Elles sont grandes les tentations. Déjà, lorsqu'elle avait descendu l'escalier de sa démarche d'écriture somptueuse, ces quarante-six marches monumentales, nombreuses avaient été celles-là (et parfois assouvies de commentaires en commentaires parsemés, sans jamais se transformer en véritables récits personnels). La tentation de se mêler à la cour des grandes pourtant était sans doute trop intimidante.

Et voilà qu'elle reprend, la fée Kozlika, une ascension ? Elle nous parle de petits cailloux, pourrions-nous être les frères et soeurs du petit poucet dans cette grande forêt de la nostalgie introspective, des souvenirs qui remués font des ronds dans l'eau ? Ricochets déjà repris par la belle Samantdi, dès sa conception, c'est décidément encore plus tentant, encore plus impressionnant à la fois.

Et pourtant.

Déjà, lors de ma lecture des billets sur les années soixante, moi qui suis d'à peine deux ans leur aînée, je m'étais demandé comment on pouvait refabriquer ces souvenirs d'enfant, comment s'impressionne notre mémoire, si ce n'est sans mots, uniquement en sensations et en images.

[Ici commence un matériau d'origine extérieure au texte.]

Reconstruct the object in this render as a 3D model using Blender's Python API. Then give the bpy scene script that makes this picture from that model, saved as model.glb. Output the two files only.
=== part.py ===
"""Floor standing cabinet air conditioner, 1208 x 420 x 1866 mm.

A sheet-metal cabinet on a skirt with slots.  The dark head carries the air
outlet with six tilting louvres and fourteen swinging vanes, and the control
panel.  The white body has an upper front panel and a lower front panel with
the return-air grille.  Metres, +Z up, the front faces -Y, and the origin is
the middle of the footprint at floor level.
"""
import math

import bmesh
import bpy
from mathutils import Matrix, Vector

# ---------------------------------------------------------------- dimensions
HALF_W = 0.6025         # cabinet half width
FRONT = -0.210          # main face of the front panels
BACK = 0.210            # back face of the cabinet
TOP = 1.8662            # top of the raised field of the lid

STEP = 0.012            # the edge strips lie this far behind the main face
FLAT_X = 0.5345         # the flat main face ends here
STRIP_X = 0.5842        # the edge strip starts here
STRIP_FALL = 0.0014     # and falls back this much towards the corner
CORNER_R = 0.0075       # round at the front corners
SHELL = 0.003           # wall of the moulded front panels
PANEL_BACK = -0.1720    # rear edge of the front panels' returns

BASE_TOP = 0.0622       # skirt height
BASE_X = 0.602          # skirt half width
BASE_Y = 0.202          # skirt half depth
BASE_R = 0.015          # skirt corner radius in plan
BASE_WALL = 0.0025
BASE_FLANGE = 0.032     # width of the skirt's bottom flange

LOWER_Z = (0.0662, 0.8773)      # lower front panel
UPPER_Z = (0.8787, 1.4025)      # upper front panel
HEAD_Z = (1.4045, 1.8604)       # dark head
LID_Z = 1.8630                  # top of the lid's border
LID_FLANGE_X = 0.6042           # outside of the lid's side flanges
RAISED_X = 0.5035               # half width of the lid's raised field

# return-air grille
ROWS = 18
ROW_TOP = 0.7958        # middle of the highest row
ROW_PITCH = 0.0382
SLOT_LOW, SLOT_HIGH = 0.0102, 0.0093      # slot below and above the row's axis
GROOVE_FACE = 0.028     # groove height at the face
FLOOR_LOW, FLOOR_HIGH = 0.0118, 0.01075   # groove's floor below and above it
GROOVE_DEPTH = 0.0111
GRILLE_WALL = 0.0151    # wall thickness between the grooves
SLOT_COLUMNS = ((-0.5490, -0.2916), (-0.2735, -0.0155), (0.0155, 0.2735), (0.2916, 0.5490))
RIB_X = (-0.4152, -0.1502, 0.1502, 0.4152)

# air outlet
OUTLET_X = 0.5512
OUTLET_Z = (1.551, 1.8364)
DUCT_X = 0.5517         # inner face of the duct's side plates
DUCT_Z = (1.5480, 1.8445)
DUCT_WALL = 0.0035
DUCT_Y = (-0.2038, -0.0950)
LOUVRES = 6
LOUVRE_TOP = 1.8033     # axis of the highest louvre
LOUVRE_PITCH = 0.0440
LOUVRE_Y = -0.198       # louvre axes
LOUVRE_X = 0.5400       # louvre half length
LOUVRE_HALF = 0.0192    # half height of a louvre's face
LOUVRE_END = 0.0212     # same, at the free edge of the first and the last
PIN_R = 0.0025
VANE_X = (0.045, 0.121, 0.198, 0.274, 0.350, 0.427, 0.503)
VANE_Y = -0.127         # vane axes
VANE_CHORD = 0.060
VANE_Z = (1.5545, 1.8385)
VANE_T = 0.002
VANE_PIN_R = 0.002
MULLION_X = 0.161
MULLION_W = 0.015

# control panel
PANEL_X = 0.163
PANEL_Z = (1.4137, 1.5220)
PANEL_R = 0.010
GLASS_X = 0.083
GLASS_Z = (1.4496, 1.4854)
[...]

L'année 1960 est faite de ces souvenirs-là, de la rue que j'habitais - mais que j'ai eu l'occasion d'arpenter encore par la suite, alors ils se sont aussi refabriqués, de l'immeuble et sa cour, traversée aussi plus grande, parce que mon amie Nette y habitait toujours et que j'y serai donc retournée de nombreuses fois, de l'ascenseur et de sa grille, mais surtout des miroirs qui se faisaient face dans ce hall d'entrée, permettant de renvoyer à l'infini ces reflets comme une plongée dans un insondable démultiplié.

C'est cela les souvenirs d'enfance, on se regarde et on se voit aussi de dos, sans jamais pouvoir arrêter le regard sur ces multiples visages qui s'enfuient avec la ligne d'horizon.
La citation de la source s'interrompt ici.